Bit of a stretch there, eh?

Next up is Holly Robichaud’s piece giving advice to Romney.

Like Brown, Mitt must pack a punch in his debate

Last week it was great to see an aggressive U.S. Sen. Scott Brown take on Lizzy Warren. After months of her endless whining commercials, Brown called her out on multiple issues — including her fake American Indian status, helping Travelers Insurance avoid paying poisoned asbestos workers and her whopping $350,000 salary for teaching one class at Harvard University.

Brown had the right combination of talking directly to voters and discrediting Fauxahontas. He showed how a candidate can remain likable, but still deliver a solid punch.

Our former Gov. Mitt Romney would do well to take a page out of this playbook. President Obama is not going to be forced out of the White House if Romney keeps playing defense. It is time to put points on the board.
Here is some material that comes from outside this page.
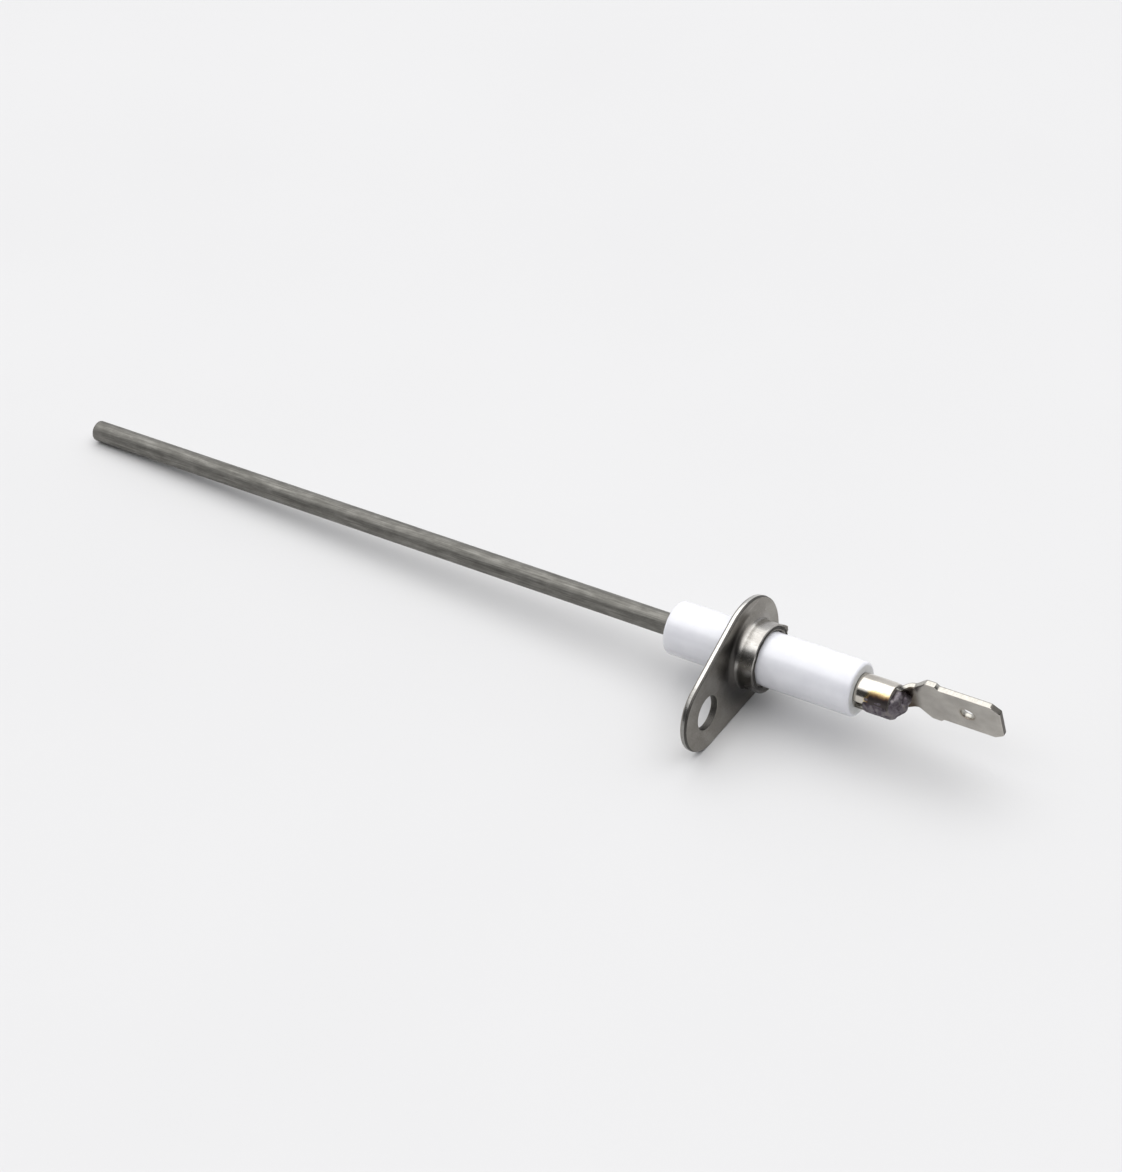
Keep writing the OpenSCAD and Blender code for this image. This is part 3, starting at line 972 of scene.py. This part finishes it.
def make_room():
    """A pale room: a bright ceiling and back wall, a dark front wall and a pale strip low down."""
    front_wall, back_wall, ceiling = 0.06, 0.84, 1.5
    towards_front = (0.5, -0.87, 0)
    # How far towards the front the walls start and end to darken
    dark_from, dark_to = -0.1, 0.35
    # Heights as Z of the direction: the top of the pale strip, and where the walls meet the ceiling
    strip_z0, strip_z1 = 0.01, 0.08
    ceiling_z0, ceiling_z1 = 0.58, 0.76

    world = bpy.data.worlds.new("room")
    bpy.context.scene.world = world
    world.use_nodes = True
    nodes, links = world.node_tree.nodes, world.node_tree.links
    background = nodes["Background"]
    sky = nodes.new("ShaderNodeTexCoord")
    split = nodes.new("ShaderNodeSeparateXYZ")
    links.new(sky.outputs["Generated"], split.inputs["Vector"])

    def fade(value, low, high, to_low, to_high):
        made = nodes.new("ShaderNodeMapRange")
        made.interpolation_type = "SMOOTHSTEP"
        links.new(value, made.inputs["Value"])
        for socket, number in zip(("From Min", "From Max", "To Min", "To Max"),
                                  (low, high, to_low, to_high)):
            made.inputs[socket].default_value = number
        return made.outputs["Result"]

    def combine(operation, a, b):
        made = nodes.new("ShaderNodeMath")
        made.operation = operation
        links.new(a, made.inputs[0])
        links.new(b, made.inputs[1])
        return made.outputs["Value"]

    frontness = nodes.new("ShaderNodeVectorMath")
    frontness.operation = "DOT_PRODUCT"
    frontness.inputs[1].default_value = towards_front
    links.new(sky.outputs["Generated"], frontness.inputs[0])
    height = split.outputs["Z"]
    walls = fade(frontness.outputs["Value"], dark_from, dark_to, back_wall, front_wall)
    walls = combine("MAXIMUM", walls, fade(height, strip_z0, strip_z1, back_wall, 0.0))
    below = fade(height, ceiling_z0, ceiling_z1, 1.0, 0.0)
    above = fade(height, ceiling_z0, ceiling_z1, 0.0, ceiling)
    links.new(combine("ADD", combine("MULTIPLY", walls, below), above), background.inputs["Strength"])
    background.inputs["Color"].default_value = (0.965, 0.97, 1.0, 1)
    bpy.context.scene.view_settings.view_transform = "Standard"


def make_camera():
    """From the terminal's side and above, with a slight roll."""
    position = Vector((147.35, -227.5, 222.9)) * MM
    target = Vector((-28.0, 0.3, 0)) * MM
    roll = radians(-6.48)
    data = bpy.data.cameras.new("camera")
    data.lens = 84.84
    data.clip_start = 0.01
    camera = bpy.data.objects.new("camera", data)
    camera.location = position
    aim = (target - position).to_track_quat("-Z", "Y")
    camera.rotation_mode = "QUATERNION"
    camera.rotation_quaternion = aim @ Quaternion((0, 0, 1), roll)
    bpy.context.scene.collection.objects.link(camera)
    bpy.context.scene.camera = camera


make_camera()
make_floor()
make_lamp()
make_room()
make_rod()
make_ceramic()
make_flange()
make_terminal()
make_weld()
make_cements()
Finally, Kimberly Atkins weighs in:

Wisdom of pols’ rules is debatable

WASHINGTON — The debate season is in full swing, and with it we are seeing the emergence of a nifty approach by some candidates as they prepare to face their rivals face-to-face: avoidance by agreement.

The true pioneer of this debate is U.S. Rep. John Tierney who, as the Herald reported, insisted sponsors of two of four scheduled debates with GOP challenger Richard Tisei focus only on certain topics and preclude the participants from asking questions of one another.

Of course, this conveniently will allow Tierney to avoid an issue both Tisei and national Republicans have focused on: his in-laws’ gambling ring and his wife’s federal tax-evasion conviction.

Atkins goes on to relate other debate-related kerfuffles before offering some free advice to candidates, such as “[Elizabeth Warren] could try to throw U.S. Sen. Scott Brown off  his well-rehearsed game by demanding that the candidates be barred from using the word ‘professor,’ thanking the moderator after each question or referring to a truck at any point.”

The hardreading staff would be all for that.